Today, the entire Dewey program, finely honed by his disciples, is being imposed on American public schools through whole language and Outcome-Based Education. What Huey wrote about reading back in 1908 is exactly what the advocates of whole language believe today. And what Dewey said about "the mere absorbing of facts and truths" being such a selfish, anti-social activity, no doubt, is behind OBE's emphasis on cooperative learning and group problem solving and the de-emphasis on accumulating knowledge for its own sake.

The Virtues of Illiteracy

That the new teaching methods would decrease literacy was well known by its proponents. In G. Stanley Hall went so fas as to extol the virues of illiteracy. After reading Huey's book, he wrote in 1911:

Very many men have lived and died and been great, even the leaders of their age, without any acquaintance with letters. The knowledge which illiterates acquire is probably a much larger proportion of it practical. Moreover, they escape much eyestrain and mental excitement, and, other things being equal, are probably more active and less sedentary.

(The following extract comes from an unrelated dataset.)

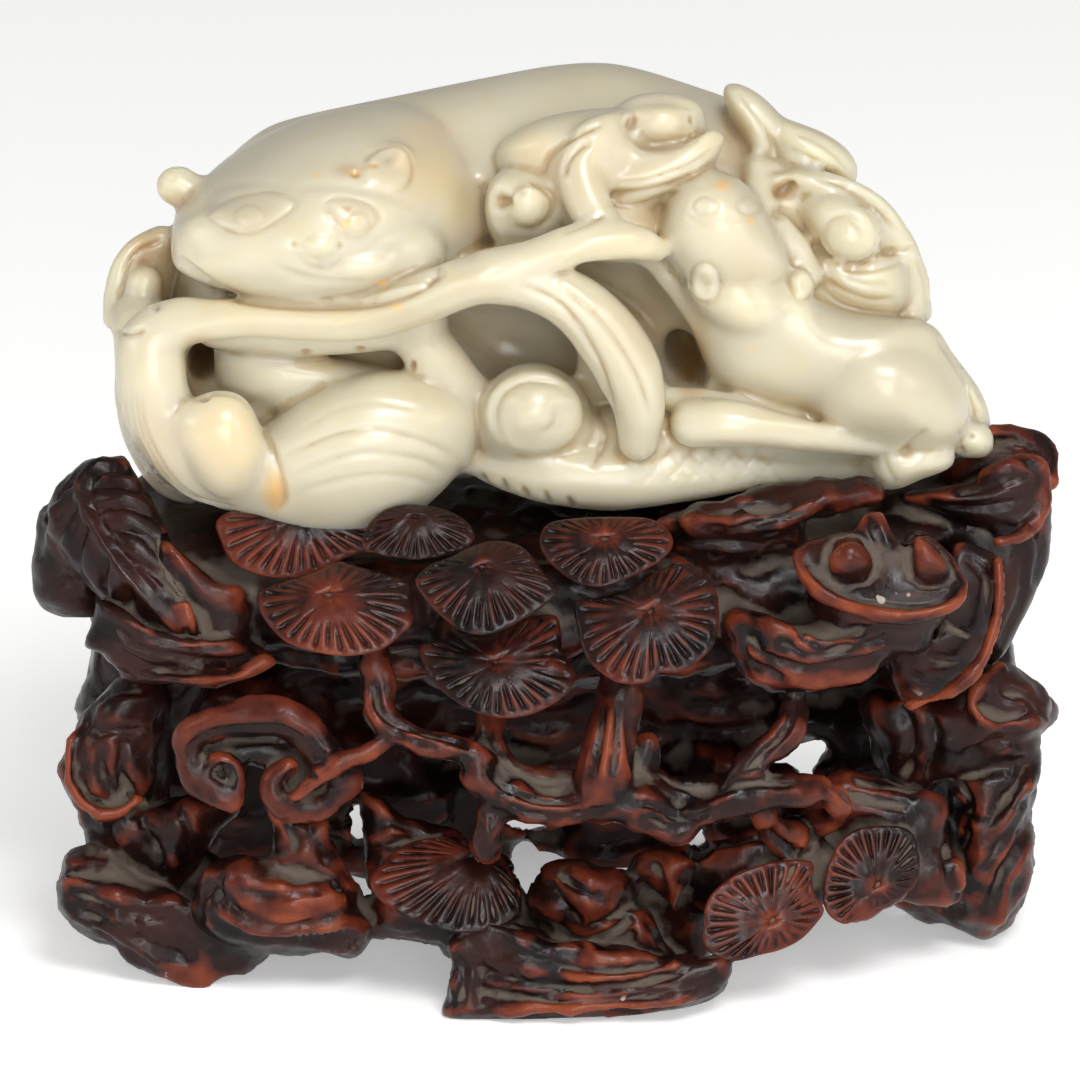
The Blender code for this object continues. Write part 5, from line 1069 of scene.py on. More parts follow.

It is possible, despite the stigma our bepedagogued age puts upon this disability, for those who are under it not only to lead a useful, happy, virtuous life, but to be really well educated in many other ways. Illiterates escape certain temptaions, such as vacuous and vicious reading. Perhaps we are prone to put too high a value both upon the ability required to attain this art and the discipline involved in doing so, as well as the cultutre value that comes to the citizen with his average of only six grades of schooling by the acquisition of this art.

With such views being expressed by the leading educators of the nation, no wonder literacy has declined to it present deplorable state.